New issue 3360 by sven.van.caekenberghe: TextConverter handling of binary  
streams is wrong
http://code.google.com/p/pharo/issues/detail?id=3360

It seems that the way binary (#isBinary true) streams are handled by  
TextConverter and its subclasses is wrong. When given a binary stream, the  
core text converter methods (#nextPut:toStream and #nextFromStream:) simply  
do no longer encode or decode at all.

Moreover, the unit test UTF8TextConverter>>#testPutSingleCharacter seems  
plain wrong. The actual encoded bytes should be #[97 226 130 172].

However, this behavior seems to be added by design, so it is hard to  
estimate the impact of changing this.

It is currently very ugly to get a binary UTF-8 encoding, one has to write  
to a character stream and then turn those characters into bytes.

I wrote an alternative UTF-8 encoder as a support class to the Zinc HTTP  
Components (http://www.squeaksource.com/ZincHTTPComponents.html) together  
with the following unit test:

testUTF8Encoder
        "The examples are taken from  
http://en.wikipedia.org/wiki/UTF-8#Description"
       
        | encoder inputBytes outputBytes inputString outputString |
        encoder := ZnUTF8Encoder new.
        inputString := String with: $$ with: (Unicode value: 16r00A2) with:  
(Unicode value: 16r20AC) with: (Unicode value: 16r024B62).
        inputBytes := #[16r24 16rC2 16rA2 16rE2 16r82 16rAC 16rF0 16rA4 16rAD  
16rA2].
        outputBytes := self encodeString: inputString with: encoder.
        self assert: outputBytes = inputBytes.
        outputString := self decodeBytes: inputBytes with: encoder.
        self assert: outputString = inputString

based on the helper methods:

encodeString: string with: encoder
        ^ ByteArray streamContents: [ :stream |
                string do: [ :each |
                        encoder nextPut: each toStream: stream ] ]

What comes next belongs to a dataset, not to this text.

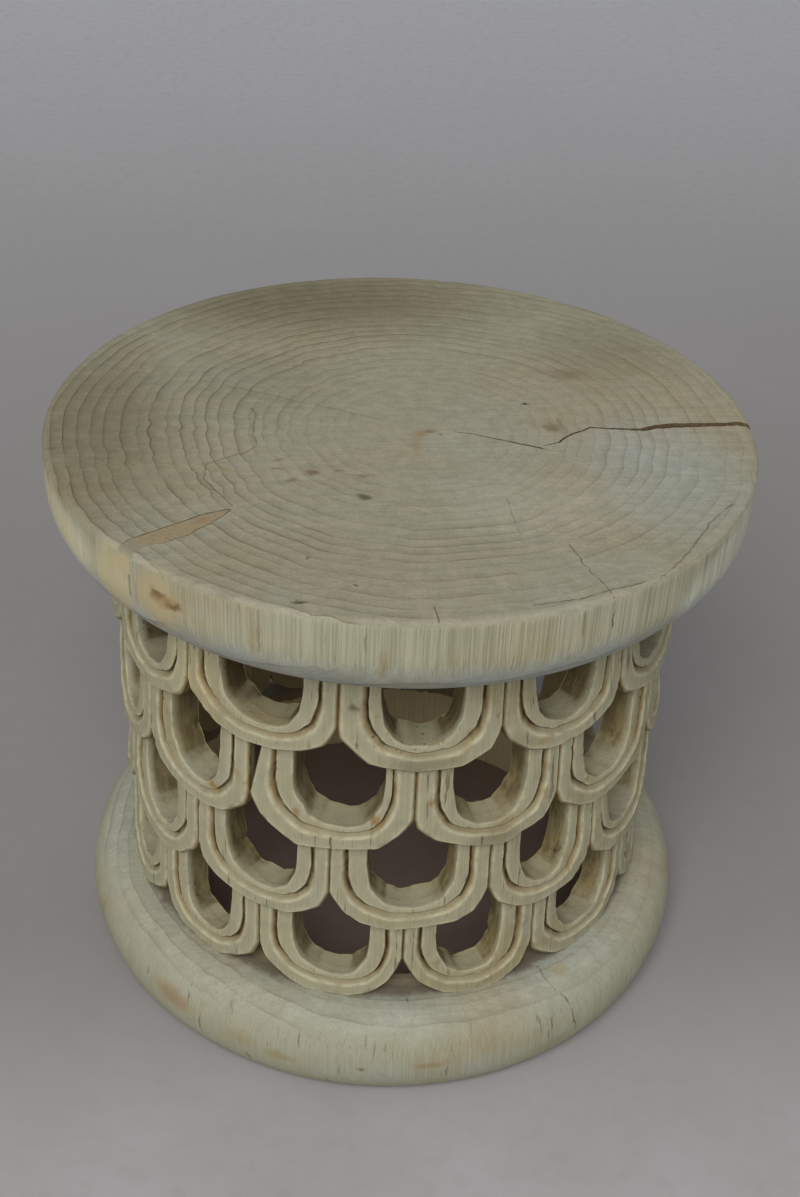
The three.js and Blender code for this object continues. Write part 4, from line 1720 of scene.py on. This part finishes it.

decodeBytes: bytes with: encoder
        | input |
        input := bytes readStream.
        ^ String streamContents: [ :stream |
                [ input atEnd ] whileFalse: [
                        stream nextPut: (encoder nextFromStream: input) ] ]

The new encoder code is simpler, but might not handle everything that is  
needed (leading chars, language codes), but is all that still needed ?

Sven






Reply | Threaded
Open this post in threaded view
|

Re: Issue 3360 in pharo: TextConverter handling of binary streams is wrong

pharo

Comment #1 on issue 3360 by sven.van.caekenberghe: TextConverter handling  
of binary streams is wrong
http://code.google.com/p/pharo/issues/detail?id=3360

ZnUTF8Encoder seems about 20% faster than UTF8Converter based on the  
following benchmark (which adds too many characters with multibyte  
encodings I guess):

[ 100 timesRepeat: [ZnCharacterEncoderTests new testUTF8EncoderAuto] ]  
timeToRun.

[ 100 timesRepeat:
[ | in tmp out |
in := String withAll: ((1 to: 3072) collect: [ :each | Character value:  
each ]).
tmp := in convertToWithConverter: UTF8TextConverter new.
out := tmp convertFromWithConverter: UTF8TextConverter new.
self assert: in = out ] ] timeToRun.

Note that tmp is a ByteString not a ByteArray..

Sven